Jednak aż 36 procent badanych firm stwierdziło, że nawiązałoby relacje handlowe z dłużnikiem. Co więcej, w tej grupie odsetek przedsiębiorstw, które powiedziały „zdecydowanie tak” wyniósł 13 procent.
Te firmy, które są gotowe przeprowadzić transakcje z dłużnikiem, wskazują, że wymagałyby zabezpieczeń od takiego klienta. 46 proc. zażądałoby pełnej płatności za towar lub usługę przed realizacją zamówienia. 43 proc. wzięłoby zaliczkę, a 39 proc. zastosowałoby specjalne zapisy w umowie. 2 proc. nie oczekiwałoby żadnych zabezpieczeń.

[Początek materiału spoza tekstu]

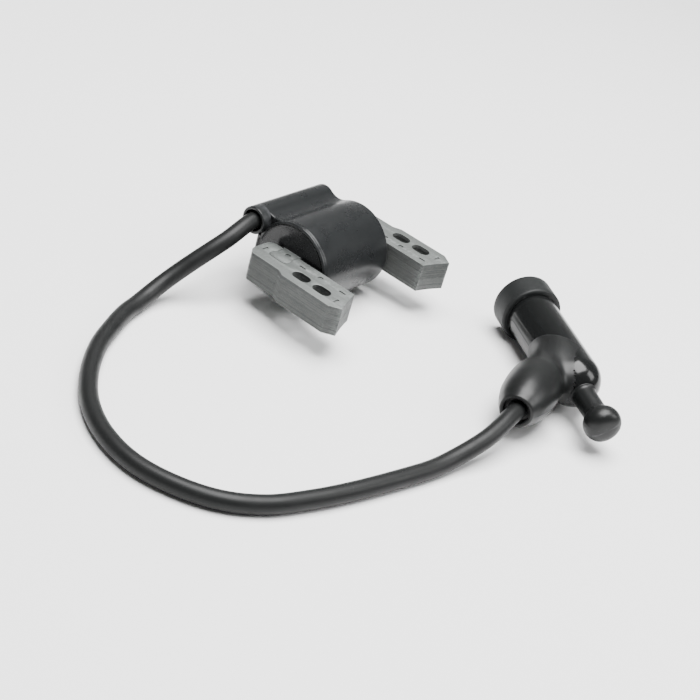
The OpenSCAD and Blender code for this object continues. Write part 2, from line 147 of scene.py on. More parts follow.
# points no further apart than step, along a path
def dense(path, step, closed=False):
    path = np.asarray(path, float)
    ends = np.roll(path, -1, 0) if closed else path[1:]
    out = []
    for a, b in zip(path, ends):
        n = max(1, int(math.ceil(np.linalg.norm(b - a) / step)))
        out.append(a + (b - a) * (np.arange(n) / n)[:, None])
    if not closed:
        out.append(path[-1:])
    return np.concatenate(out)


# the smooth curve from b to c: (2b + (c-a)t + (2a-5b+4c-d)t^2 + (3b-a-3c+d)t^3) / 2
def curveBetween(a, b, c, d, t):
    square, cube = 2 * a - 5 * b + 4 * c - d, 3 * b - a - 3 * c + d
    return (2 * b + (c - a) * t + square * t ** 2 + cube * t ** 3) / 2


# a closed loop moved sideways, to its left where distance is positive
def offsetLoop(loop, distance):
    before, after = unit(loop - np.roll(loop, 1, 0)), unit(np.roll(loop, -1, 0) - loop)
    tangent = unit(before + after)
    normal = np.stack([-tangent[:, 1], tangent[:, 0]], 1)
    stretch = 1 / np.maximum(np.sum(normal * np.stack([-before[:, 1], before[:, 0]], 1), 1), 0.6)
    distance = np.broadcast_to(distance, len(loop))
    return loop + normal * (distance * stretch)[:, None]


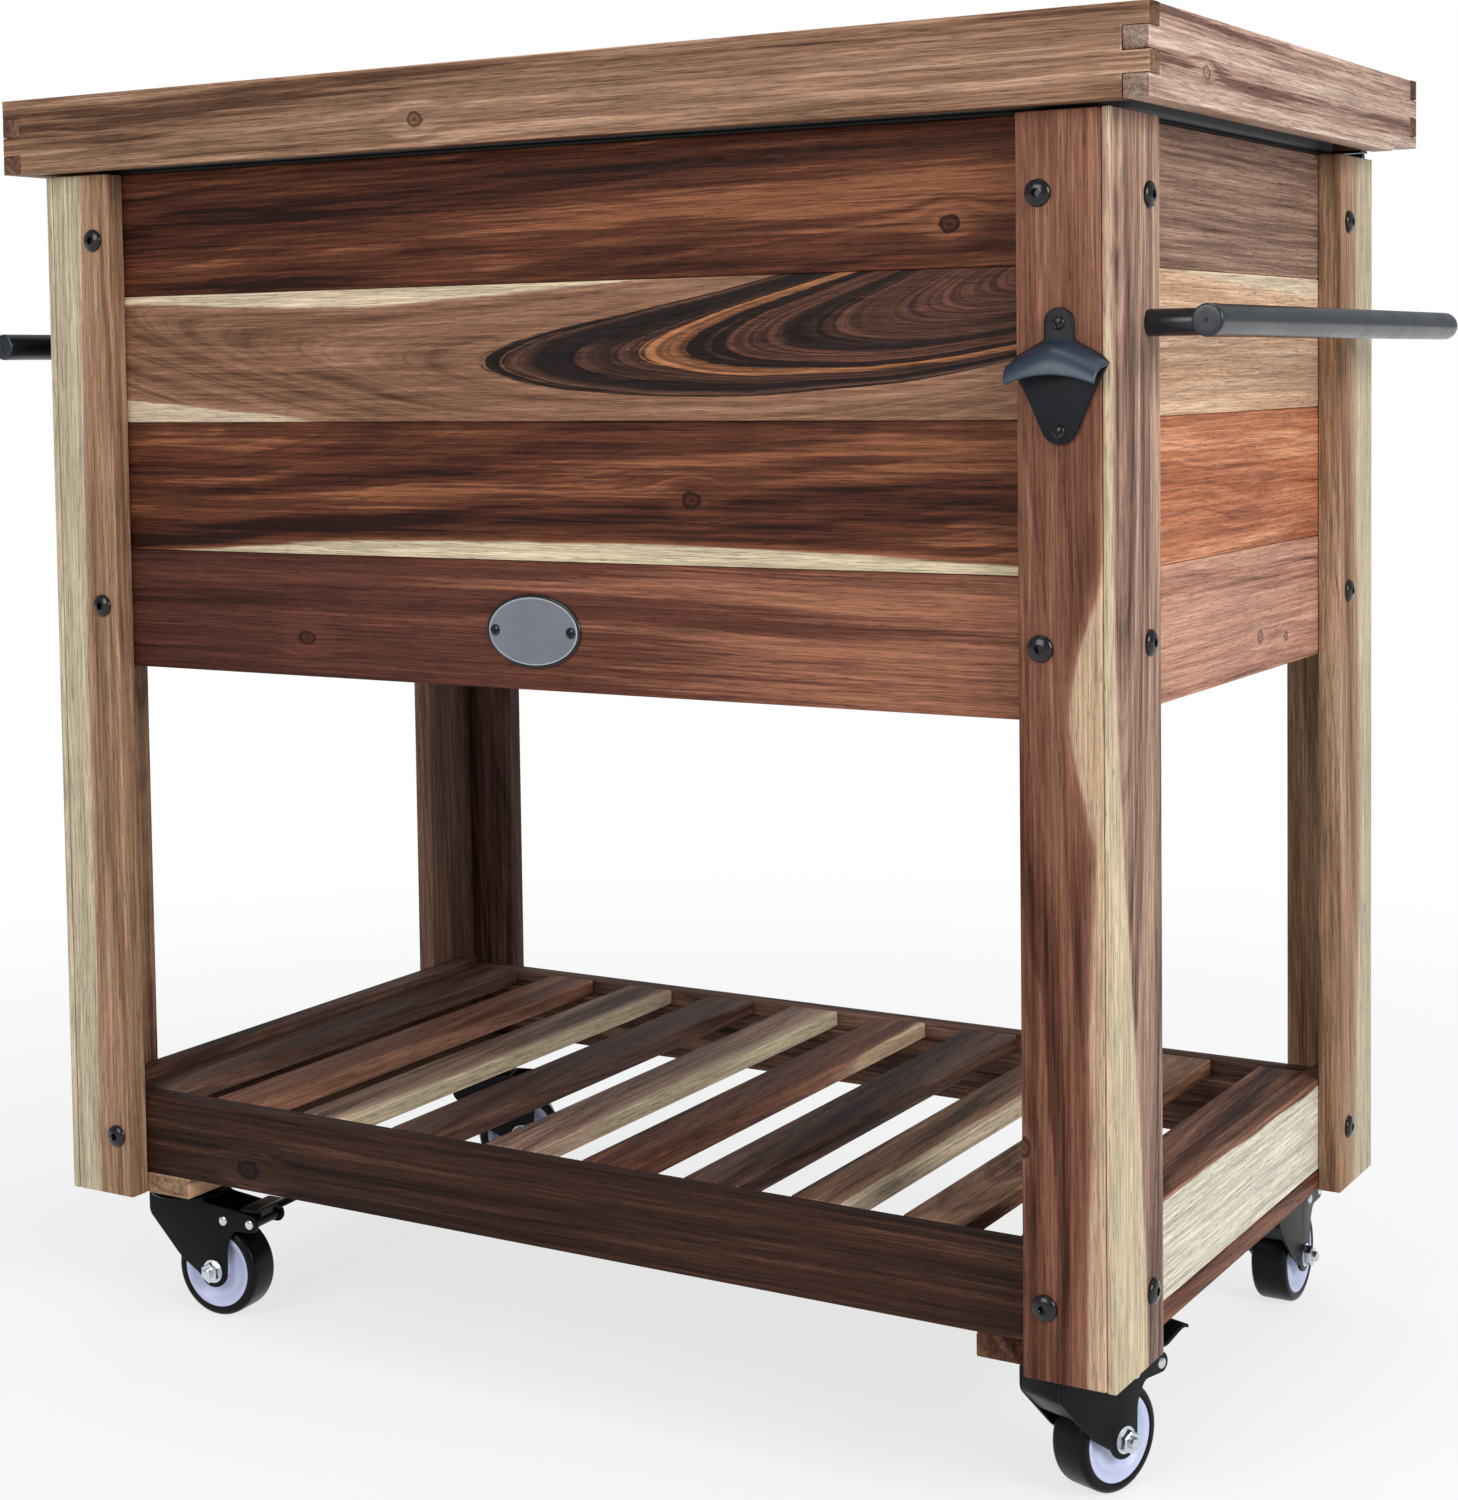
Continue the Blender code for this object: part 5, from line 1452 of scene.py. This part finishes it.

- Ci, którzy zabezpieczają się pełną płatnością przed sfinalizowaniem transakcji, niczym nie ryzykują. Ale pozostali już tak. Przyjęcie samej zaliczki może oznaczać, że firma sprzeda towar, a zostanie tylko z niewielką kwotą od kontrahenta. Podobnie jest z zapisami w umowie. Łatwo sformułować w niej obostrzenia na wypadek niepłacenia przez klienta, ale trudniej je wyegzekwować – ocenia Andrzej Kulik, ekspert Rzetelnej Firmy.
Patrząc przez pryzmat obiegu pieniądza w gospodarce, weryfikowanie kontrahentów jest niezwykle ważne. Jeśli firma już zalega z regulowaniem zobowiązań, prawdopodobieństwo, że nie zapłaci nowemu kontrahentowi, jest bardzo duże. Informacje uzyskane przed podpisaniem umowy umożliwiają stworzenie pełniejszego obrazu partnera, pomagają w podjęciu decyzji o nawiązaniu współpracy oraz ustaleniu jej warunków, takich jak terminy płatności czy formy zapłaty. Prawidłowa ocena wiarygodności płatniczej pozwala także zmniejszyć koszty windykacji.